Guess what?? For the first time in my 29 years of marriage I’m going to that SIL’s home for Thanksgiving lunch tomorrow!! They moved back to our state the year we got married but live several hours away. I surely hope she remembers to empty the turkey before she cooks it this year….
Oh Lisa–how awful! I hope y’all had plenty of sides that year. If y’all are anything like my family, there was still plenty to eat. Our running joke is “once again, we have failed to prepare enough food.” (Naturally, my mother makes enough for a small army.) I hope your thanksgiving this year was neck and giblet free. 🙂
I have a turkey story! In the early 70’s I was living in London (Navy wife.) when my husband decided it would be fun to get a real turkey & have an America Thanksgiving for our landlord & his wife (who had become our good friends) and some of our other Brit friends. The two of them set out for a local farm & came back with a real turkey – the farmer took care of wringing his neck while they were at the Farm. My husband & the landlord plucked & boiled poor Tom! The stench was awful! When it came time to cook, we could not bring ourselves to actually cook & eat that turkey, so we had chicken instead! Needless to say, it was a long time before we ever wanted to eat turkey again!
I don’t blame you! I would’ve been hard pressed to eat poultry of any kind, I’m afraid! Thanks so much for sharing!
Many years ago my husband and I had the ‘turkey trots’ before we had even enjoyed the turkey.
We sent our two young sons (and the family dog) to their grandmother’s while we stayed home in our misery.
She and my brother in law — after a couple of manhattans and martinis– decided the turkey should be basted. They went to get it out of the oven and for some reason each thought the other had control of the pan. Of course, the pan and turkey ended up on the kitchen floor.
My brother in law, who had reached the age of nearly 50 , without the blessings of two rambunctious boys and one nutty dog immediately yelled: ‘boys, whatever you do…stay in the other room’
Of course, both boys and the dog came running into the kitchen , hit the turkey grease and went flying across the floor!
What did my 75 year old mother in law do…yes, indeed- picked that turkey up, put him right back in the oven and told my brother in law she wouldn’t mind another manhattan.
My boys, who are now nearing 50 themselves, still think that was the best Thanksgiving ever!!!!
Hahahaha! Now that’s funny. 🙂
I have a Turkey story! I’m from upstate NY but found myself in the midwest for college. I met a lovely woman at one of my off campus jobs. She was married with children, my first “grown-up” girlfriend. As I coulnt’t get home for Thanksgiving, and my plan had been a BLT and a book that wasn’t a required reading, she invited me to spend the holiday with her and her family.
She had evetything under control. Pies were baked and most of the sides were prepped and ready for the oven. The only thing left to do was stuff the bird her husband was picking up on his way home from work.
We walked through the door and were greeted by the sounds of a happy family.

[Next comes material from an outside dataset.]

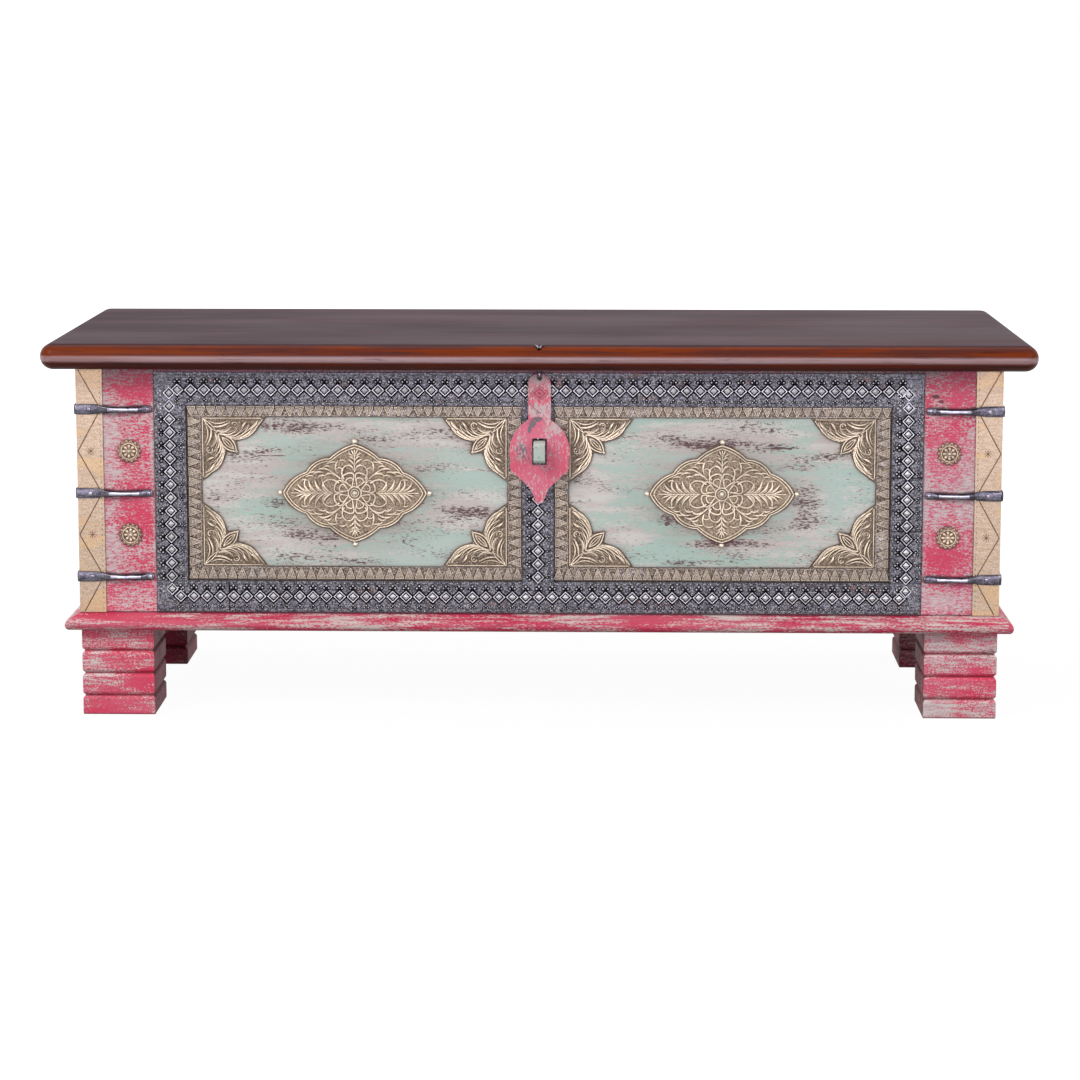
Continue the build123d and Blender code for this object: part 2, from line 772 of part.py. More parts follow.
def body_leaf(x):
    """Leaf on the outside of the back board with the outer and middle knuckles."""
    half = hinge_length / 2
    leaf = block(
        x - half, x + half, back_y, back_y + hinge_sheet, hinge_z - hinge_body_leaf, hinge_z - clear_radius
    )
    for start, barrel in knuckles(x, 0):
        web = block(
            start, start + knuckle_length, back_y, back_y + hinge_sheet, hinge_z - clear_radius, hinge_z
        )
        leaf += web
        leaf += barrel
    return leaf - pin_grip(x) - [screw_bore(*seat) for seat in body_leaf_seats(x)]


def lid_leaf(x):
    """Leaf under the overhang of the lid with the two knuckles between."""
    half = hinge_length / 2
    low = lid_bottom - hinge_sheet
    leaf = block(x - half, x + half, hinge_y + clear_radius, hinge_y + hinge_lid_leaf, low, lid_bottom)
    for start, barrel in knuckles(x, 1):
        leaf += block(start, start + knuckle_length, hinge_y, hinge_y + clear_radius, low, lid_bottom)
        leaf += barrel
    return leaf - pin_bore(x) - [screw_bore(*seat) for seat in lid_leaf_seats(x)]


body_seats = [seat for x in hinge_places for seat in body_leaf_seats(x)]
lid_seats = [seat for x in hinge_places for seat in lid_leaf_seats(x)]
hinge_pin = Rot(0, 90, 0) * Cylinder(hinge_pin_radius, hinge_length)
pins = [Pos(x, hinge_y, hinge_z) * hinge_pin for x in hinge_places]
parts["hinge_body_leaves"] = Compound(children=[body_leaf(x) for x in hinge_places])
parts["hinge_lid_leaves"] = Compound(children=[lid_leaf(x) for x in hinge_places])
parts["hinge_pins"] = Compound(children=pins)
parts["hinge_body_screws"] = Compound(children=[screw(*seat) for seat in body_seats])
parts["hinge_lid_screws"] = Compound(children=[screw(*seat) for seat in lid_seats])
parts["back_board"] = parts["back_board"] - [screw_bore(*seat) for seat in body_seats]

# ---------------------------------------------------------------------------
# Lid: glued planks with a full round edge, cleats and their screws
# ---------------------------------------------------------------------------
cleat_seats = []
for x in (-cleat_spacing / 2, cleat_spacing / 2):
    for step in (-1, 0, 1):
        cleat_seats.append(((x, step * cleat_screw_pitch, lid_bottom - cleat_thickness), (0, 0, -1)))


def cleat(x):
    """A batten under the lid with chamfered ends."""
    bar = block(
        x - cleat_width / 2, x + cleat_width / 2, -cleat_length / 2, cleat_length / 2,
        lid_bottom - cleat_thickness, lid_bottom,
    )
    ends = bar.faces().sort_by(Axis.Z)[0].edges().filter_by(Axis.X)
    return chamfer(ends, cleat_chamfer)


pin_up = (0, -sin(radians(pin_tilt)), cos(radians(pin_tilt)))
pin_axis = Plane(origin=(lock_x, ring_y, ring_z), z_dir=pin_up)


def bullnose_exit():
    """How far along the tilted pin its axis leaves the rounded edge of the lid."""
    dy = ring_y - bullnose_y
    dz = ring_z - bullnose_z
    along = dy * pin_up[1] + dz * pin_up[2]
    across = dy * dy + dz * dz - bullnose * bullnose
    return -along + (along * along - across) ** 0.5


pin_exit = bullnose_exit()


def make_split_pin():
    """Split pin: an eye under the lid, a tilted shank and two legs bent over the edge."""
    flat_ring = RegularPolygon(ring_radius + ring_wire, 16) - RegularPolygon(ring_radius - ring_wire, 16)
    eye = extrude(flat_ring, amount=ring_wire, both=True)
    eye = chamfer(eye.edges().filter_by(Plane.XY), ring_wire * ring_rounding)
    eye = Pos(lock_x, ring_y, ring_z) * Rot(0, 90, 0) * eye
    shank_length = pin_exit + pin_leg_radius - ring_radius
    shank = pin_axis * (Pos(0, 0, ring_radius + shank_length / 2) * rod(pin_shank_radius, shank_length, 8))
    pin = eye + shank
    exit_y = ring_y + pin_up[1] * pin_exit
    exit_z = ring_z + pin_up[2] * pin_exit
    leave = degrees(atan2(bullnose_y - exit_y, exit_z - bullnose_z))
    reach = bullnose + pin_leg_radius + seat_gap / 2

    def on_edge(turn, across):
        """A point above the round edge, turned back from where the shank leaves it."""
        angle = radians(leave - turn)
        return (lock_x + across, bullnose_y - reach * sin(angle), bullnose_z + reach * cos(angle))

    for side in (-1, 1):
        points = [on_edge(0, 0)]
        points += [on_edge(turn, side * out) for turn, out in zip(pin_leg_turns, pin_leg_spread)]
        for start, end in zip(points, points[1:]):
            run = Vector(*end) - Vector(*start)
            length = run.length + pin_leg_radius / 2
            leg = Pos(0, 0, length / 2) * rod(pin_leg_radius, length, 8)
            pin += Plane(origin=start, z_dir=run) * leg
    return pin


def make_lid():
    """The whole lid before it is cut into planks."""
    board = Box(lid_length, lid_depth, lid_thickness)
    board = fillet(board.edges().filter_by(Axis.Z), lid_corner_radius)
    rims = board.edges().filter_by(Axis.Z, reverse=True)
    board = fillet(rims, bullnose)
    board = Pos(0, 0, lid_bottom + lid_thickness / 2) * board
    pin_hole = pin_axis * rod(pin_hole_radius, 4 * lid_thickness, 8)
    board -= pin_hole
    board -= [screw_bore(*seat) for seat in lid_seats]
    board -= [screw_bore(*seat, cleat_screw_length) for seat in cleat_seats]
    return board


lid_board = make_lid()
plank_depth = lid_depth / lid_plank_count
for index, name in enumerate(("front", "middle", "back")):
    y0 = -lid_depth / 2 + index * plank_depth
    plank_space = block(-lid_length, lid_length, y0, y0 + plank_depth, 0, 2 * lid_top)
    parts[f"lid_plank_{name}"] = lid_board & plank_space
for side_name, x in (("left", -cleat_spacing / 2), ("right", cleat_spacing / 2)):
    bar = cleat(x) - [screw_bore(*seat, cleat_screw_length) for seat in cleat_seats]
    parts[f"lid_cleat_{side_name}"] = bar
cleat_screws = [screw(*seat, cleat_screw_length) for seat in cleat_seats]
parts["lid_cleat_screws"] = Compound(children=cleat_screws)
parts["split_pin"] = make_split_pin()


# ---------------------------------------------------------------------------
# Hasp: round-topped neck, disc with a slot, pointed tip
# ---------------------------------------------------------------------------
def make_hasp():
    """The hasp plate, hanging in front of the staple."""
    half_neck = hasp_neck_width / 2
    top_centre = hasp_hole_z + hasp_top_margin - half_neck
    neck = Pos(lock_x, (top_centre + hasp_disc_z) / 2) * Rectangle(hasp_neck_width, top_centre - hasp_disc_z)
    face = neck + Pos(lock_x, top_centre) * Circle(half_neck)
    face += Pos(lock_x, hasp_disc_z) * Circle(hasp_disc_radius)
    half_tip = hasp_tip_width / 2
    leave = radians(hasp_shoulder_turn)
    side = (hasp_disc_radius * cos(leave), -hasp_disc_radius * sin(leave))
    low = hasp_tip_z - hasp_disc_z
    waist = (half_tip + hasp_waist_flare, low + hasp_waist_height)
    hollow = (hasp_hollow_share * side[0], (side[1] + waist[1]) / 2 - hasp_shoulder_rise)
    shoulder = ThreePointArc(side, hollow, waist)
    end = (half_tip - hasp_tip_bevel, low)
    right = [Line((0, side[1]), (side[0], side[1])), shoulder, Line(waist, end), Line(end, (0, low))]
    tip = make_face(right + [mirror(edge, about=Plane.YZ) for edge in right])
    face += Pos(lock_x, hasp_disc_z) * tip
    face -= Pos(lock_x, hasp_disc_z) * Rectangle(slot_width, slot_height)
    face -= Pos(lock_x, hasp_hole_z) * Circle(hasp_hole_radius)
    return face_plate(face, ring_y + hasp_thickness / 2, hasp_thickness)


parts["hasp"] = make_hasp()

# ---------------------------------------------------------------------------
# Write one STEP file for each piece
# ---------------------------------------------------------------------------
os.makedirs("parts", exist_ok=True)
for name, shape in parts.items():
    export_step(shape, os.path.join("parts", name + ".step"))
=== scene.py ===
"""A painted storage chest with embossed sheet, brass and forged fittings.

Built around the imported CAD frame. Sizes inside the classes are in millimetres: X runs along
the chest, the front faces -Y and Z is up from the floor.
"""

from __future__ import annotations

import logging
import math
from dataclasses import dataclass, replace
from enum import Enum

import bmesh
import bpy
from bmesh.types import BMesh
from bpy.types import Material, Mesh, NodeSocket, Object, ShaderNode
from mathutils import Matrix, Vector


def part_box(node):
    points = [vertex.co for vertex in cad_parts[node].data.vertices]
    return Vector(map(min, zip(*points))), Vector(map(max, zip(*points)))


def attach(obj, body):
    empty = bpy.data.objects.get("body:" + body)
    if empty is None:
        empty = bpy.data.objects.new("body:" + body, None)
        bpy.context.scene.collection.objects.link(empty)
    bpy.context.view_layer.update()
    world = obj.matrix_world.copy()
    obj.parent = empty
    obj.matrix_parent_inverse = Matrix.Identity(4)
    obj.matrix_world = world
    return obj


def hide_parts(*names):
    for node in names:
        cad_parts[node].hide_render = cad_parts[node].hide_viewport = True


LOG = logging.getLogger("chest")

MM = 0.001
FRONT = Matrix.Rotation(math.radians(90), 4, "X")
Colour = tuple[int, int, int]
Point = tuple[float, float]
BODY_X, BODY_Y = 552.0, -177.0
PANEL_Y, PANEL_SHEET = -171.0, 1.0
STRAP_LEVELS = (170.85, 272.55, 374.25)
STAR_LEVELS = (221.7, 323.4)
LID_ROUND = 15.3
PIN_EYE, PIN_TILT = (2.0, -184.3, 418.7), 37.0


# ----- Named choices -----


class Body(Enum):
    """The moving bodies of the chest."""

    CARCASE = "carcase"
    LID = "lid"
    HASP = "hasp"


class Side(Enum):
    """Left and right halves, with the sign of X."""

    LEFT = -1
    RIGHT = 1

    @property
    def label(self) -> str:
        """The side's name in lower case."""
        return self.name.lower()


# ----- Finishes -----


def linear(colour: Colour) -> tuple[float, float, float, float]:
    """A screen colour of 0 to 255 as the linear colour that shaders take.

    Args:
        colour: Red, green and blue from 0 to 255.

    Returns:
        Linear red, green, blue and an alpha of one.
    """
    parts = []
    for value in colour:
        share = value / 255
        parts.append(share / 12.92 if share <= 0.04045 else ((share + 0.055) / 1.055) ** 2.4)
    return (parts[0], parts[1], parts[2], 1.0)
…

We followed the sounds to the backyard where dad and the kids were laughing at the dog. The dog was running in circles chasing a turkey that was tied to the flag pole. The turkey would turn and chase the dog and then then the dog would turn and….It was pretty funny. Until my friend asked her beloved, wth?

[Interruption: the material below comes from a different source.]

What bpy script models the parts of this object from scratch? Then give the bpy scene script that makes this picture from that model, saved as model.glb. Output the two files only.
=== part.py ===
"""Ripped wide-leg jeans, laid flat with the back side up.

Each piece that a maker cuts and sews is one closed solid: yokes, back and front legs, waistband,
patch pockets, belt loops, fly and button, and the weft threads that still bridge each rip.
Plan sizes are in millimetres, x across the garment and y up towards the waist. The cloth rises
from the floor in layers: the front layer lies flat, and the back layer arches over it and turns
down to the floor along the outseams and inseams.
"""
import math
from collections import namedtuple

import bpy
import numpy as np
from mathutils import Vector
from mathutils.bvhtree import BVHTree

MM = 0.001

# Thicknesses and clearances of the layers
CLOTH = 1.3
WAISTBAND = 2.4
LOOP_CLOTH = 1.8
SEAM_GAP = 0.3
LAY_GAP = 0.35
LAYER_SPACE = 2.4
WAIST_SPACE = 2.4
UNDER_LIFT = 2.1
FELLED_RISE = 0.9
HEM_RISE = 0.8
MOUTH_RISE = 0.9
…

He got a little indignant. He grew up on a farm! He knew what to do! She wouldn’t have to do a thing! He was going to teach the kids how to pluck a bird! It was going to be a great bonding experience for he and the kids!
Till the kids realized what he was talking about and one by one they started to cry.
The chicken was delicious!
They had that turkey for three years. The kids named it, Classy.
One of the best holidays I ever had!
Oh my stars! I can’t imagine what I’d do if my husband came home with a live turkey. I’m pretty sure he knows better. Love the name! 🙂
My story takes place back in the early 70’s. My husband had just graduated Veterinary College, and was an Army Captain stationed in Annapolis. We had the other Army Vet and wife over for Dinner in our cramped quarters. When it came time to truss the turkey I didn’t have string or skewers. So I used dissolvable sutures that were pre threaded on a needle. (The turkey is ready when the sutures are dissolved).
This was going great when it became time to take the turkey to the table. I tried to lift it and promptly dropped it. The wife and I looked at each other, started laughing and picked it up, wiped it off and made it to the table. When it came time to carve the table the guys decided to have a contest who could do a better job, with scalpels. Don’t remember if we had a winner, as we were laughing so much. But they both agreed, it was a lot easier to operate on a roasted turkey than it would be a live one.